Voluntary Membership Remains
While the DoD made the reporting requirement mandatory, the revised regulations elected to continue a voluntary participation element through a cyber-information sharing program. Under this program, eligible contractors may elect to execute a standardized agreement, referred to as a Framework Agreement (FA), to share cybersecurity information with DoD and other participants. The Framework Agreement, of course, will include additional terms and conditions above and beyond those addressed in the regulations and aspires to promote threat and situational awareness across the DIB, or at least to those who choose to participate in this program.

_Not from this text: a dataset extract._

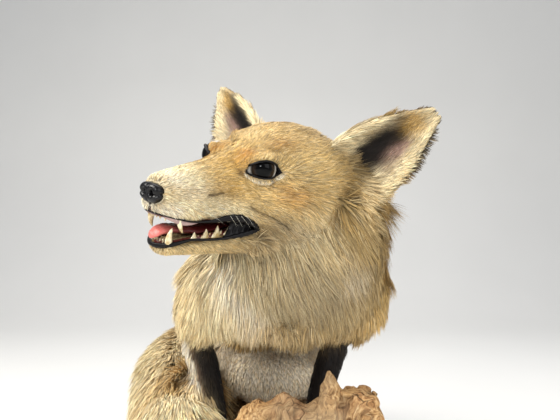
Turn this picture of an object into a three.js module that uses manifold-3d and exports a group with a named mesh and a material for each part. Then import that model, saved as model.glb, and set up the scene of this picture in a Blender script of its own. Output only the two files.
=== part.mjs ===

So it’s official. DoD contractors and subcontractors have been drafted into a fight to secure and defend their country’s data from the looming threats of cyber criminals and cyber-terrorists. While we all know that there are a lot of risks out there, it is important for contractors to remember that there are just as many here at home – only here they are waiting in contract clauses and circling in regulatory definitions. To that end, all contractors need to plan accordingly – IN ADVANCE OF AGREEING TO GOVERNMENT REQUIREMENTS – if they expect to do business in accordance with the regulations being imposed by all executive agencies. For these draftees, knowledge, not strength, is the key to make it through what is sure to be a very rough “boot camp” experience.